1. Field of the Invention
The present invention relates to apparatus for electrically stimulating muscle activity and more particularly to an apparatus and method for functional electrical stimulation of preselected muscles for tensioning the muscles to improve strength. The invention further relates to an apparatus and method for stimulating muscles more efficiently according to muscle type and work history.
2. Background of the Invention
The use of electrical pulses or signals to induce muscle contractions and, thus, stimulate muscle movement or exercise is well known in the medical sciences. A variety of methods and apparatus for stimulating muscle movement have been developed especially for application in the area of locomotion for paralyzed limbs. Along this line, there have been a number of attempts to develop apparatus that will allow individuals suffering from paralysis or various neurological or muscular disorders to walk or motivate otherwise non-functional muscles in a controlled manner.
At the same time, it is known that electrical stimulation is useful for general exercise of otherwise functional muscles for improving muscle tone or strength. Many applications exist for a method of improving muscle strength or tone to counter atrophy from disuse that is secondary to trauma or associated indirectly with some type of incapacitation. This includes long term bed rest, long term joint immobility do to fractures or fatiguing illnesses, or other bodily injuries or illnesses that restrict muscular exercise and use for prolonged periods.

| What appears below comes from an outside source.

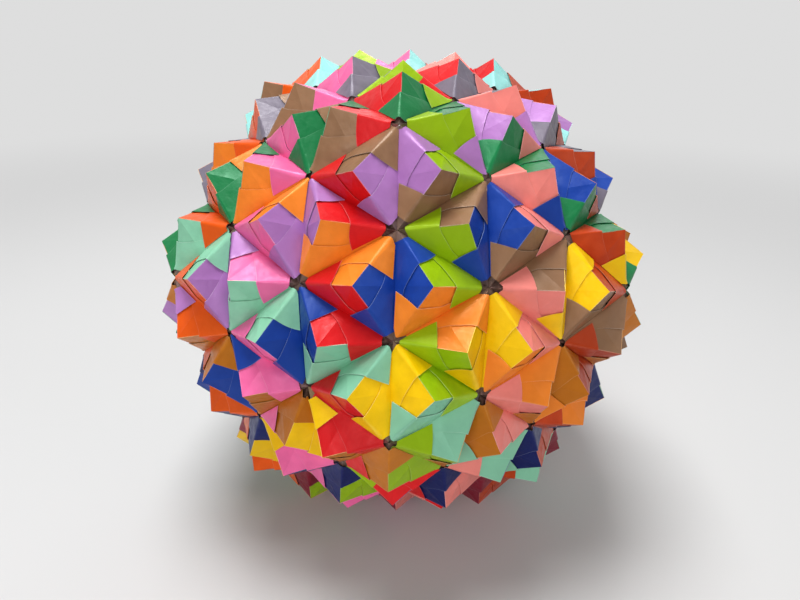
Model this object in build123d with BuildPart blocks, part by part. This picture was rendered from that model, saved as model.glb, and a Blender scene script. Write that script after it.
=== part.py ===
from build123d import *
import math
import os

# A ball of 270 folded paper units. Each unit spans one edge of a net of 180 triangles and
# rises into two flanks, one on each of the two points beside that edge. Three units close
# each point: a unit's cuff wraps over a ridge and lies on the next unit's flank.

# The net, as distances from the centre of the ball in millimetres
corner_reach = 106.0  # to the twelve corners where five points meet
edge_reach = 95.4  # to the two corners on each line between two of those twelve
middle_reach = 94.1  # to the corner in the middle of three of those twelve
edge_swing = 20.2  # degrees from a five-way corner to the next corner on such a line

# One point of the ball
peak_height = 13.2  # tip of a point above the plane of its three base corners
tip_gap = 1.8  # how far the paper stops short of each base corner, leaving a small hole

# The folded unit, whose flanks are thick at the fold and thin at the pocket
fold_stack = 0.9  # folded layers along the ridge where the unit starts
pocket_stack = 0.3  # folded layers under the next unit's cuff
slip = 0.06  # free space between one unit and the next
cuff_drop = 9.5  # from the tip of a point down the ridge to the cuff
cuff_reach = 16.4  # from a base corner along the base edge to the end of the cuff

# Each ring of fifteen units circles one five-way corner, and each girdle of fifteen lies
# midway between two opposite corners. All the units of one ring or girdle share a colour.
ring_colours = {
    "brown": "top_right",
    "lavender": "top_left",
    "ochre": "top_front",
    "lime": "upper_left",
    "red": "upper_right",
    "aqua": "upper_back",
    "green": "lower_front",
    "rust": "lower_right",
    "deep_orange": "lower_left",
    "mint": "bottom_left",
    "yellow": "bottom_right",
    "crimson": "bottom_back",
}
girdle_colours = {
    "orange": "top_right",
    "blue": "top_left",
    "navy": "top_front",
    "salmon": "upper_left",
    "hot_pink": "upper_right",
    "grey": "upper_back",
}

# The twelve corners seen about one of them, on +Z: a cap, two tiers of five and a foot
corner_angle = math.degrees(math.atan(2))  # between two neighbouring corners


def direction(tilt: float, turn: float) -> Vector:
    """Unit vector tilted from +Z by one angle and turned about it by another, in degrees."""
    return Vector(0, 0, 1).rotate(Axis.Y, tilt).rotate(Axis.Z, turn)


polar_corners = [direction(0, 0)]
polar_corners += [direction(corner_angle, 72 * k) for k in range(5)]
polar_corners += [direction(180 - corner_angle, 36 + 72 * k) for k in range(5)]
polar_corners += [direction(180, 0)]


def are_neighbours(a: Vector, b: Vector) -> bool:
    """Whether two of the twelve corners are one corner_angle apart."""
    return abs(a.get_angle(b) - corner_angle) < 1


# The net: every large triangle of three corners is divided into nine small ones. A base
# corner is named by its weights on the large corners, such as ((0, 2), (1, 1)).
divisions = 3


def base_corner(names: tuple[int, int, int], weights: tuple[int, int, int]) -> tuple:
    """Name of the base corner with the given weights on three large corners."""
    return tuple(sorted((n, w) for n, w in zip(names, weights) if w > 0))


def position(corner: tuple) -> Vector:
    """Where a base corner lies."""
    ends = [polar_corners[n] for n, _ in corner]
    if len(ends) == 1:
        return ends[0] * corner_reach
    if len(ends) == 3:
        return (ends[0] + ends[1] + ends[2]).normalized() * middle_reach
    swing = edge_swing if corner[0][1] > corner[1][1] else corner_angle - edge_swing
    near = ends[0] * math.sin(math.radians(corner_angle - swing))
    far = ends[1] * math.sin(math.radians(swing))
    return (near + far).normalized() * edge_reach


# third[(x, y)] is the last corner of the small triangle that has x, y anticlockwise
third = {}
for a in range(12):
    for b in range(12):
        for c in range(12):
            spots = [polar_corners[n] for n in (a, b, c)]
            sides_meet = all(are_neighbours(spots[i], spots[i - 1]) for i in range(3))
            if not sides_meet or spots[0].cross(spots[1]).dot(spots[2]) < 0 or a > min(b, c):
                continue
            for i in range(divisions):
                for j in range(divisions - i):
                    k = divisions - i - j
                    here = base_corner((a, b, c), (k, i, j))
                    right = base_corner((a, b, c), (k - 1, i + 1, j))
                    left = base_corner((a, b, c), (k - 1, i, j + 1))
                    small = [(here, right, left)]
                    if k > 1:
                        small.append((right, base_corner((a, b, c), (k - 2, i + 1, j + 1)), left))
                    for x, y, z in small:
                        third.update({(x, y): z, (y, z): x, (z, x): y})


def next_unit(x: tuple, y: tuple) -> tuple:
    """The unit that continues the straight band of paper beyond the unit x, y."""
    z = third[(x, y)]
    return third[(x, z)], z


# One point and its planes. A point stands left of the base edge x, y, which runs
# anticlockwise around it, and its flank on that edge is the flank x, y.
def plane_through(a: Vector, b: Vector, c: Vector) -> Plane:
    """Plane through three points, facing the side from which they run anticlockwise."""
    return Plane(origin=a, x_dir=b - a, z_dir=(b - a).cross(c - a))


def meet(first: Plane, second: Plane, last: Plane) -> Vector:
    """The point that three planes share."""
    pair = second.z_dir.cross(last.z_dir)
    total = pair * first.z_dir.dot(first.origin)
    total += last.z_dir.cross(first.z_dir) * second.z_dir.dot(second.origin)
    total += first.z_dir.cross(second.z_dir) * last.z_dir.dot(last.origin)
    return total * (1 / first.z_dir.dot(pair))


def tip(x: tuple, y: tuple) -> Vector:
    """Tip of the point that stands left of x, y."""
    base = [position(corner) for corner in (x, y, third[(x, y)])]
    ground = plane_through(*base)
    return (base[0] + base[1] + base[2]) * (1 / 3) + ground.z_dir * peak_height


def flank(x: tuple, y: tuple) -> Plane:
    """Inner face of the flank x, y, facing outwards."""
    return plane_through(position(x), position(y), tip(x, y))


def fold(edge_start: Vector, along: Vector, one: Plane, other: Plane) -> Plane:
    """Plane that halves the angle between two flanks at their shared edge."""
    return Plane(origin=edge_start, x_dir=along, z_dir=one.z_dir - other.z_dir)


def ridge(x: tuple, y: tuple) -> Plane:
    """Mitre of the ridge that rises from x, facing the flank x, y."""
    return fold(position(x), tip(x, y) - position(x), flank(x, y), flank(third[(x, y)], x))


def valley(x: tuple, y: tuple) -> Plane:
    """Mitre of the base edge x, y, facing the flank x, y."""
    return fold(position(x), position(y) - position(x), flank(y, x), flank(x, y))


def end_cut(x: tuple, y: tuple) -> Plane:
    """Plane across the base edge x, y where the paper stops short of x."""
    along = (position(y) - position(x)).normalized()
    return Plane(origin=position(x) + along * tip_gap, z_dir=along)


def outer_face(x: tuple, y: tuple) -> Plane:
    """Outside of the flank x, y: high along the ridge from x, low at y."""
    z = third[(x, y)]
    high = [flank(*edge).offset(fold_stack) for edge in ((x, y), (y, z), (z, x))]
    foot = Plane(origin=position(x), z_dir=tip(x, y) - position(x))
    low = position(y) + flank(x, y).z_dir * pocket_stack
    return plane_through(meet(high[0], high[2], foot), low, meet(*high))


def cuff(x: tuple, y: tuple) -> list[Vector]:
    """Corners of the cuff that folds over the ridge from x on to the flank z, x."""
    z = third[(x, y)]
    under = flank(z, x)
    bottom = outer_face(z, x).offset(slip)
    top = under.offset(fold_stack)
    crest = flank(x, y).offset(fold_stack)
    own_ridge = ridge(x, y)
    rim = valley(z, x).offset(slip)
    up_ridge = (tip(x, y) - position(x)).normalized()
    start = tip(x, y) - up_ridge * cuff_drop
    along_base = (position(z) - position(x)).normalized()
    end = position(x) + along_base * cuff_reach
    hem = plane_through(start, end, start + under.z_dir)
    outer_end, inner_end = meet(hem, top, rim), meet(hem, bottom, rim)
    selvedge = plane_through(outer_end, inner_end, position(x) + up_ridge * tip_gap)
    return [
        meet(hem, top, crest),
        meet(hem, bottom, own_ridge),
        outer_end,
        inner_end,
        meet(selvedge, top, crest),
        meet(selvedge, bottom, own_ridge),
    ]


def wing(x: tuple, y: tuple) -> list[Vector]:
    """Corners of the unit's plate on the flank x, y, which starts at the ridge from x."""
    z = third[(x, y)]
    inside, outside = flank(x, y), outer_face(x, y)
    own_ridge, next_ridge = ridge(x, y), fold(
        position(y), tip(x, y) - position(y), flank(x, y), flank(y, z)
    ).offset(slip)
    crease = valley(x, y)
    return [
        meet(inside, own_ridge, next_ridge),
        meet(outside, own_ridge, next_ridge),
        meet(inside, crease, end_cut(x, y)),
        meet(outside, crease, end_cut(x, y)),
        meet(inside, crease, end_cut(y, x)),
        meet(outside, crease, end_cut(y, x)),
        *cuff(x, y)[-2:],
    ]


def folded_unit(x: tuple, y: tuple) -> Part:
    """One folded sheet: two wings that meet in the valley, each with its cuff."""
    with BuildPart() as sheet:
        for edge in ((x, y), (y, x)):
            ConvexPolyhedron(wing(*edge))
            ConvexPolyhedron(cuff(*edge))
    return sheet.part


def band(x: tuple, y: tuple) -> Part:
    """Three units that follow each other from x, y, repeated five times about +Z."""
    units = []
    for _ in range(3):
        units.append(folded_unit(x, y))
        x, y = next_unit(x, y)
    with BuildPart() as strip:
        with PolarLocations(0, 5):
            for unit in units:
                add(unit)
    return strip.part


# The line of units from an upper to a lower corner of the two tiers starts a ring with its
# first unit and a girdle with its middle one.
upper = polar_corners.index(direction(corner_angle, 0))
lower = max(n for n in range(12) if are_neighbours(polar_corners[upper], polar_corners[n]))
ring = band(((upper, 3),), ((upper, 2), (lower, 1)))
girdle = band(((upper, 2), (lower, 1)), ((upper, 1), (lower, 2)))

# The ball as it rests, with the middle of three corners straight up. The front is at -Y.
top_tilt = math.degrees(math.acos(math.sqrt((5 + 2 * math.sqrt(5)) / 15)))
upper_tilt = math.degrees(math.acos(math.sqrt((5 - 2 * math.sqrt(5)) / 15)))
corners = {
    "top_front": direction(top_tilt, -90),
    "top_right": direction(top_tilt, 30),
    "top_left": direction(top_tilt, 150),
    "upper_right": direction(upper_tilt, -30),
    "upper_back": direction(upper_tilt, 90),
    "upper_left": direction(upper_tilt, 210),
    "lower_front": direction(180 - upper_tilt, -90),
    "lower_right": direction(180 - upper_tilt, 30),
    "lower_left": direction(180 - upper_tilt, 150),
    "bottom_right": direction(180 - top_tilt, -30),
    "bottom_back": direction(180 - top_tilt, 90),
    "bottom_left": direction(180 - top_tilt, 210),
}


def seat(corner: str) -> Location:
    """Turns a band made about +Z on to the axis of a named corner."""
    axis = corners[corner]
    beside = next(other for other in corners.values() if are_neighbours(axis, other))
    return Plane(origin=(0, 0, 0), x_dir=beside - axis * beside.dot(axis), z_dir=axis).location


os.makedirs("parts", exist_ok=True)
for name, form, colours in (("ring", ring, ring_colours), ("girdle", girdle, girdle_colours)):
    for colour, corner in colours.items():
        with BuildPart() as placed:
            with Locations(seat(corner)):
                add(form)
        placed.part.label = f"{colour}_{name}"
        export_step(placed.part, f"parts/{placed.part.label}.step")
        print(placed.part.label, len(placed.part.solids()), "units", round(placed.part.volume), "mm3")
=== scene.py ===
import logging
import math
import random
from dataclasses import dataclass, field
from enum import Enum
from itertools import permutations

import bpy
import numpy as np
from mathutils import Matrix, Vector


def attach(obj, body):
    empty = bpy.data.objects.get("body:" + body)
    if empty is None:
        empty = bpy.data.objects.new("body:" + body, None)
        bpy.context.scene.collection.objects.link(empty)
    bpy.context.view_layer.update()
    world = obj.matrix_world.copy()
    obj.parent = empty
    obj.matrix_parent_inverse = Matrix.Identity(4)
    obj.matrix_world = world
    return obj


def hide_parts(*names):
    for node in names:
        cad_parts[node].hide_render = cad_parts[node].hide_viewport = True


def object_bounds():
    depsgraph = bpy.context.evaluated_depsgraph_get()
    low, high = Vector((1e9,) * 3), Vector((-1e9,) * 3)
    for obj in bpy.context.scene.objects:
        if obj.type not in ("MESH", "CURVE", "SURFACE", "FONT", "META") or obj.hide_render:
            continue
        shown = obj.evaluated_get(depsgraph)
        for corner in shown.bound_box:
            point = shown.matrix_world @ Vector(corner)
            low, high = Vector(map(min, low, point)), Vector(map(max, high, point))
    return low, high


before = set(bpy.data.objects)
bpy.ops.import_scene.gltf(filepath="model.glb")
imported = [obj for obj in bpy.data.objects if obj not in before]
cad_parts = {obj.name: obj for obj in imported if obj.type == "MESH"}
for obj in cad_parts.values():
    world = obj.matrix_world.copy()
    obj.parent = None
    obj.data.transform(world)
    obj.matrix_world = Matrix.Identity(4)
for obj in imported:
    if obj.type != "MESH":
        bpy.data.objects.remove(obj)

CAD_BOX = [list(map(float, corner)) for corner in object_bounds()]
LOG = logging.getLogger("kusudama")

FIFTH = 72
"""Angle in degrees between two fifths of a circle."""

LARGE_ANGLE = math.degrees(math.atan(2))
"""Angle in degrees between two neighbouring large corners, seen from the centre."""

NEARLY = 0.01
"""How far two cosines may lie apart and still count as equal."""

TINY = 1e-15
"""Keeps a cell without area from a division by zero."""

Corner = tuple[tuple[int, int], ...]
"""A base corner of the ball, named by its weights on the twelve large corners."""

Array = np.ndarray
Colour = tuple[float, float, float]
Place = tuple[float, float, float]
Socket = bpy.types.NodeSocket


def unit(vector: Array) -> Array:
    """Vector scaled to length one, along its last axis."""
    return vector / np.linalg.norm(vector, axis=-1, keepdims=True)


def blend(start: Array, end: Array, share: Array | float) -> Array:
    """Point or points that divide the way from start to end."""
    share = np.asarray(share)[..., None]
    return start * (1 - share) + end * share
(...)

It is also fairly well understood that general muscle strength, condition, and tone has a significant impact on overall health which is often undermined by inadequate exercise. Electrical stimulation may serve as an adjunct, in an otherwise healthy patient, to self induced muscular exercise to improve muscle strength. This is especially important in special applications such as in sports medicine where specific muscle groups can be strengthened to decrease the impact of injuries or surgery when traditional exercise is not possible.
Examples of the devices and protocols that have been developed for use in muscle therapy, training, motivation, control, or exercise are disclosed in U.S. Pat. Nos. 4,165,750, 4,177,819, 4,492,233 and 4,569,352.

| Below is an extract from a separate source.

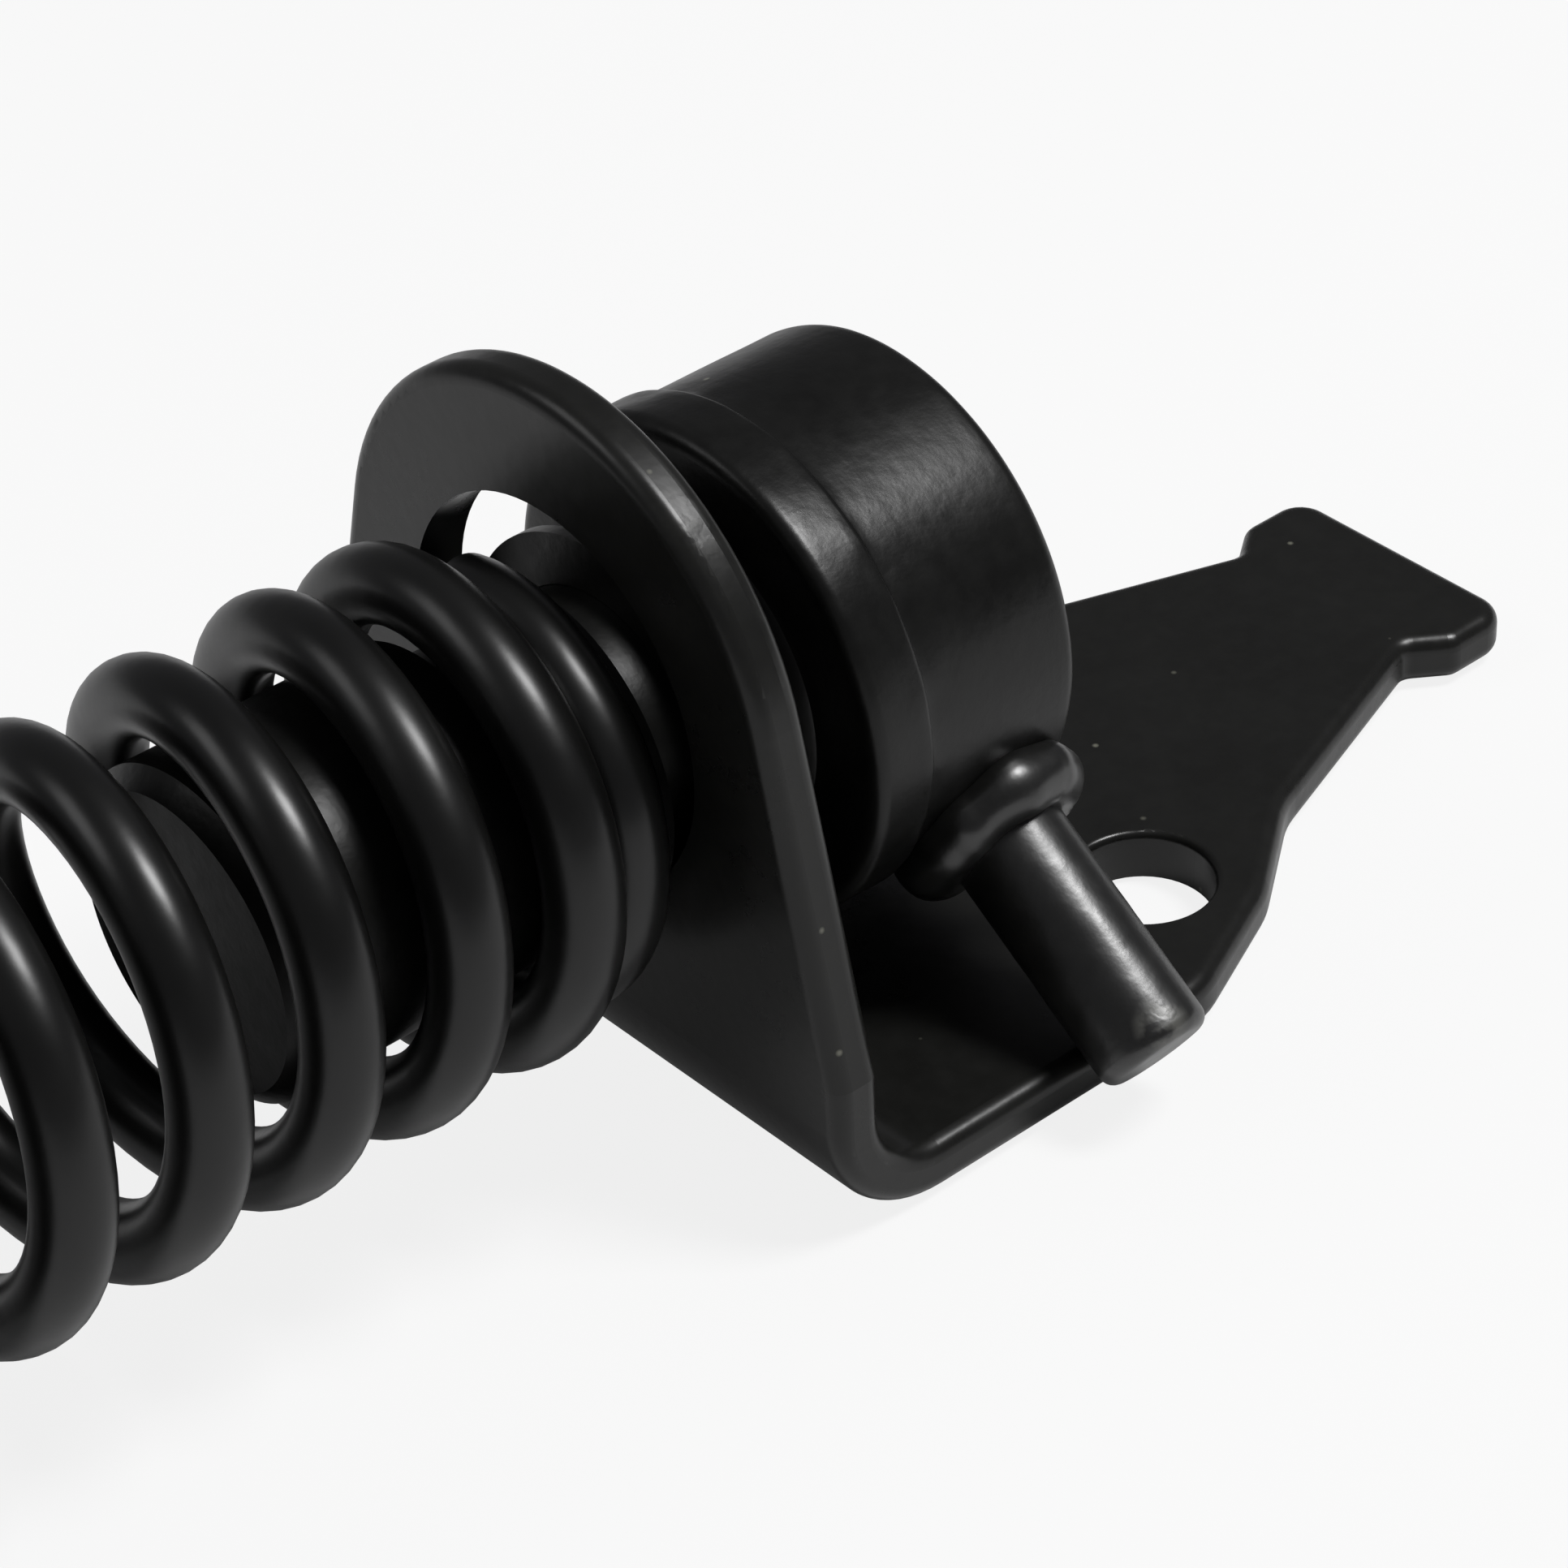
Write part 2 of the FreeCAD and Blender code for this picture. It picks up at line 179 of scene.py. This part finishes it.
floor_finish, floor_shader, floor_tone = new_finish("white_table")
feed(floor_shader, Base_Color=TABLE_WHITE, Roughness=0.9)
seen = (floor_tone.node("LightPath", out="Is Camera Ray") * CAMERA_SHARE
        + floor_tone.node("LightPath", out="Is Glossy Ray") * GLOSSY_SHARE
        + floor_tone.node("LightPath", out="Is Transmission Ray") * TRANSMISSION_SHARE)
white = floor_tone.node("Emission", {}, {"Color": GLOW_WHITE, "Strength": 1.0})
floor_mix = floor_tone.node("MixShader", {}, {
    0: seen, 1: Tone(floor_finish.node_tree, floor_shader.outputs[0]), 2: white})
floor_finish.node_tree.links.new(
    floor_mix.socket, floor_finish.node_tree.nodes["Material Output"].inputs["Surface"])
floor_mesh.materials.append(floor_finish)

world = bpy.data.worlds.new("dim_room")
scene.world = world
world.use_nodes = True
world.node_tree.nodes["Background"].inputs["Color"].default_value = SURROUND


def soft_lamp(name, azimuth, elevation, distance, size, power):
    """Lamp that looks at the closer from a direction given as a camera's would be."""
    lamp = bpy.data.lights.new(name, "AREA")
    lamp.shape = "RECTANGLE"
    lamp.size, lamp.size_y = size
    lamp.energy = power
    a, e = math.radians(azimuth), math.radians(elevation)
    back = Vector((math.sin(a) * math.cos(e), -math.cos(a) * math.cos(e), math.sin(e)))
    obj = bpy.data.objects.new(name, lamp)
    obj.matrix_world = (Matrix.Translation(LOOK_AT + back * distance)
                        @ back.to_track_quat("Z", "Y").to_matrix().to_4x4())
    scene.collection.objects.link(obj)


soft_lamp("window", azimuth=48.6, elevation=61.3, distance=0.9, size=(0.22, 0.3), power=6.0)
soft_lamp("left_fill", azimuth=-125, elevation=42, distance=1.1, size=(0.6, 0.4), power=1.4)
scene.view_settings.view_transform = "Standard"


# The two brackets: 3.6 mm steel strip, blanked, punched and bent square, then powder coated
# satin black. The coat has a fine orange peel, pale specks and one rough spot on each ear's rim.

CLOUD_SIZE = 0.011
CLOUD_STEP = ((0.3, 0.0), (0.7, 1.0))
FINE_SIZE = 0.0014
FINE_STEP = ((0.35, 0.0), (0.65, 1.0))
GRIT_SIZE = 0.00026
RING_STRETCH = (1.6, 0.12, 0.12)
COAT_DARK = 0.0036
COAT_PALE = 0.0068
COAT_BLUE = 0.92
COAT_SPECK = (0.16, 0.16, 0.13, 1)
COAT_SCAR_AND_HIGHLIGHT = (0.3, 0.3, 0.27, 1)
SPECK_CELLS = 300.0
BRACKET_SCARS = {"stop": (0.0968, -0.0125, 0.0465), "adjuster": (-0.098, -0.006, 0.05)}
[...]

U.S. Pat. No. 4,165,750, issued to Aleev et al., teaches a basic muscle stimulation device for use in bioelectrically controlled muscle stimulation. The stimulation device utilizes an oscillator circuit for generating an electrical signal at a frequency which stimulates muscular activity in a patient. This patent also discloses the dependence of the lower and upper amplitude limits of stimulation signals on specific muscle types and patients.
U.S. Pat. No. 4,177,819, issued to Kofskey et al, discloses a microprocessor controlled stimulation circuit which generates bursts of 2000-3000 Hertz signals of 2-20 second duration at 2-50 second intervals. The stimulating waveform increases and decreases in amplitude at the beginning and end of pulse periods and can be interrupted by no-load/overload sensors. The circuitry employs microprocessor technology and digital electronics control elements along with analog power amplifiers to implement the desired pulse pattern.
U.S. Pat. No. 4,492,233 further illustrates the use of transformers and high voltage transistors to drive electrodes at high voltages on the order of 300 volts maximum from digital input signals.
Aside from the limited application to muscle movement of paralyzed or incapacitated patients, the stimulators of these patents employ fixed stimulation signal energies, that is, frequencies or pulse widths, during given treatment periods. Changes in stimulation parameters during exercise, if any, are limited to signal amplitude and duty cycle. In some protocols, as disclosed in Computer Controlled Walking in the Paralyzed Individual, by J. S. Petrofsky and C. A. Phillips, Journal of Neurological and Orthopedic Surgery, Vol. 4, No. 2, July 1983, the relative position of joint members associated with the muscles are detected in an attempt to correlate stimulation with muscle motion but the work output is not directly measured or accounted for.
However, the above approaches do not cause muscles to exert maximum tension over a prolonged period of time. To achieve the maximum muscle tension or work during a treatment regime requires knowledge of variations in muscle properties during stimulation. The prior approaches, even when utilizing position sensitive feedback systems, do not measure actual muscle properties to determine the control parameters which account for time and stimulation dependent changes. This leads to such effects as early onset of fatigue on one hand or insufficient stimulation on the other, either of which prevents full and useful exercise. Without a properly balanced tension on the muscle over a prolonged treatment cycle, the muscle is not receiving maximum benefit and the process is inefficient.
The above approaches to muscle stimulation also suffer from the drawback that in a patient operated mode, they do not prevent over-stimulation that can cause muscle or point damage. At the same time, there is no provision for insuring patient compliance in terms of length of treatment or minimum muscle work levels. The prior art apparatus, therefore, requires extensive monitoring by a physician or trained personnel to assure proper use.
What is needed is a method and apparatus for exercising muscles through the application of functional electrical stimulation which achieves a maximum muscle tension dependent upon the current state of the muscle operating properties and, therefore, increased muscle strength through induced exercise. It would desirable to have an electrical stimulation exercise device that automatically adjusts to muscle properties and exercising conditions to assure proper treatment protocol and improved safety.